GOD (UNIVERSE) SHOT #3
I'm living in San Diego. I've done what we AA'er's like to call a "geographic". My mom used to say to me, "honey, wherever you go, there YOU are." But again, I'm an alcoholic, and I run from city to city, tearing shit down, fucking shit up, and running away from myself.
So not only am I in a new city all by my 5'2-self, trying to "create a new life and a new me!" but I've decided the best spot for me to land is Pacific Beach. (For those of you who don't know about Pacific Beach, it's an even bigger party city than Santa Cruz).
Here I am - an alcoholic in denial living in party-town-USA.
For me - Pacific Beach in 2013 is full of bars, bros, and bad decisions.
I even pseudo-date a pilot who tells me he thinks I'm an alcoholic. YEAH- A PILOT TELLING ME I'M AN ALCOHOLIC. At this point I start to think: Shit, I got problems..
One night I go out, get hammered, and my friend leaves me. (I don't blame her, because I'm a hot-ass-mess).
So here I am - in a new, big, scary (and sketchy, might I add) town - and I'm all alone. No Santa Cruz friends to have my back, or give me a ride home from the bar....
I woke up in my bed the next morning wondering how I got there.
I turn to check my phone and see a barrage of text messages from a man who apparently gave me a ride home. He proceeds to tell me that he gave me a ride because I had stumbled down the street (a busy ass street, mind-you), wasted, and tried to get into the bar where his buddy was the bouncer. In his story, he's the hero who get's me a ride home.
Until this day I'm not sure what happened in the 4 hours I blacked out in public in a busy-bar-town. I could have been taken advantage of, or raped. I could have been killed.
I decide that enough is enough, and I move back home.
BUT STILL - I keep drinking.
an easier, softer way...
When I moved home I was broken.

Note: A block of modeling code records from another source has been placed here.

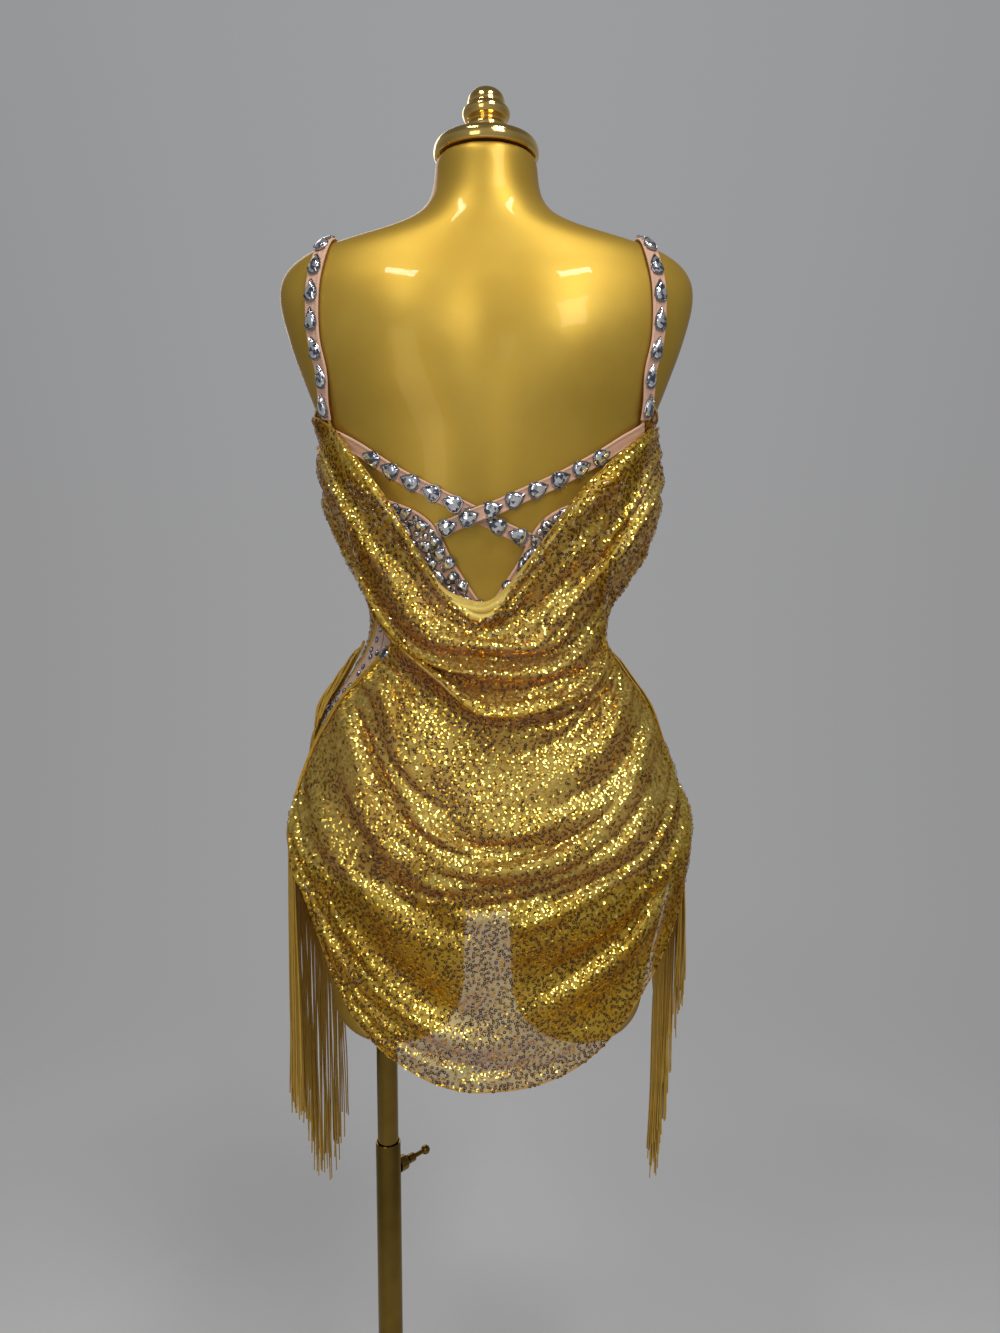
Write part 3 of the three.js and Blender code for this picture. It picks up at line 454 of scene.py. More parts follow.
class Net:
    """The node tree of one material, with its surface shader."""

    def __init__(self, name: str) -> None:
        """Start a material of this name.

        Args:
            name: Name of the material.
        """
        self.material = bpy.data.materials.new(name)
        self.material.use_nodes = True
        self.tree = self.material.node_tree
        self.shader = self.tree.nodes["Principled BSDF"]

    def node(self, kind: str, settings: dict[str, object], inputs: dict[object, object],
             output: int | str = 0) -> Value:
        """Add a node.

        Args:
            kind: The node's type.
            settings: Its properties; "stops" holds a ramp's (place, colour) pairs.
            inputs: A value or a link for each socket, by name or number.
            output: The socket to hand back.

        Returns:
            The chosen output.
        """
        node = self.tree.nodes.new(kind)
        for key, value in settings.items():
            if key == "stops":
                ramp = node.color_ramp
                while len(ramp.elements) < len(value):
                    ramp.elements.new(0.5)
                for element, (place, colour) in zip(ramp.elements, value):
                    element.position = place
                    element.color = (*colour, 1)
            else:
                setattr(node, key, value)
        for key, value in inputs.items():
            self.feed(node.inputs[key], value)
        return Value(self, node.outputs[output])

    def feed(self, socket: bpy.types.NodeSocket, value: object) -> None:
        """Link a value to a socket, or set the socket's own number or colour.

        Args:
            socket: The socket.
            value: A value of this net, a number or a colour.
        """
        if isinstance(value, Value):
            self.tree.links.new(value.socket, socket)
        elif isinstance(value, tuple) and socket.type == "RGBA":
            socket.default_value = (*value, 1)
        else:
            socket.default_value = value

    def surface(self, **inputs: object) -> bpy.types.Material:
        """Feed the surface shader, whose sockets are named with _ for a space.

        Args:
            **inputs: A number, colour or link for each socket.

        Returns:
            The finished material.
        """
        for name, value in inputs.items():
            self.feed(self.shader.inputs[name.replace("_", " ")], value)
        return self.material

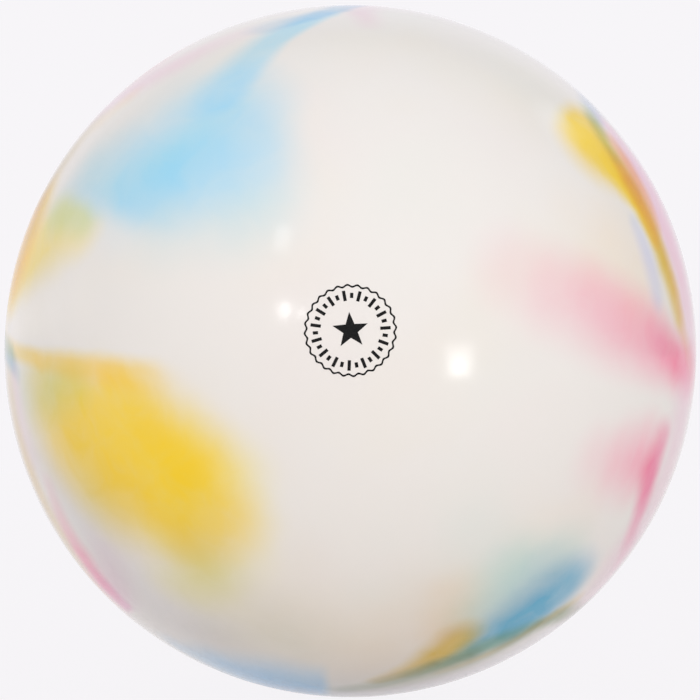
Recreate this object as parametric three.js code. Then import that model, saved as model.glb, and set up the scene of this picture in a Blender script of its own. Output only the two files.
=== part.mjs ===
// Inflatable hand-apparatus ball for rhythmic gymnastics and stage juggling, in millimetres, +Z up.
// A one-piece moulded vinyl shell holds an inflation valve made of a rubber sleeve and a push-in plug.
// The origin is the centre of the ball and the valve's axis is +Y. Every piece is turned about +Y.
import * as THREE from "three";

// Ball
const ballDiameter = 185;
const wallThickness = 3.1;

// Flat pad on the outside, round the valve, and the boss that thickens the wall behind it
const padRadius = 9;
const bossRadius = 10.5;
const bossDepth = 10.5; // from the pad to the boss's inner end
const bossFillet = 4; // where the boss runs out into the wall
const bossChamfer = 1;

// Rubber sleeve: a flange in the pad, a barrel through the boss and a barbed lip behind it
const flangeRadius = 6.2;
const flangeThickness = 2.2;
const barrelRadius = 3.8;
const lipRadius = 5.4;
const lipRim = 0.7; // height of the lip's straight rim
const lipTaper = 1.5; // height of the cone behind the rim
const lipEndRadius = 3.2;
const sleeveEase = 0.3; // chamfer on the flange's outer edge

// Plug: a shallow domed head in the sleeve's seat, and a ribbed stem in its bore
const headRadius = 3.6;
const headThickness = 1.1; // at the head's edge
const headDome = 0.3; // the middle stands this much above the edge
const stemRadius = 1.25;
const stemLength = 9.5;
const tipLength = 1.6;
const tipRadius = 0.7;
const ribHeight = 0.22;
const ribPitch = 2.1;
const ribLength = 1;
const ribCount = 3;
const pinholeRadius = 0.55; // blind hole that the pump's needle hooks to pull the plug
const pinholeDepth = 2.6;

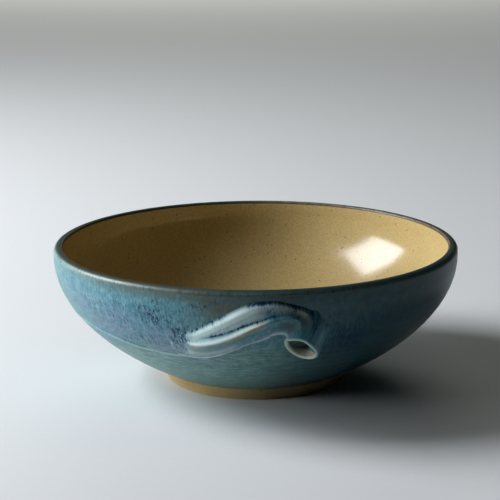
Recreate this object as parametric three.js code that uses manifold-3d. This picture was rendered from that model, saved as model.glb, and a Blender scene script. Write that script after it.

Broken enough to finally take some action and do what a few awesome people had been suggesting to me for years.
Jennifer had recommended it.
Kyle had recommended it.
My therapist had recommended it.
So I decide that I'll give it a shot - and I've been in recovery ever since. 5/27/15 to be exact. It hasn't always been easy. I had to concede to MY innermost self that I had a problem - that I truly am an alcoholic. No one can tell you what to do. No one can make you go to a meeting (whether it be AA, NA, CA, or any other "A" or program of recovery). You have to be WILLING to be willing to be willing to do some work to have a better way of life.
A new addiction
Coffee. Lots of it. Friendship. Fellowship. Step work. Being of service. Essential oils, meditation, and lots and lots of yoga. Oh and zombie movies.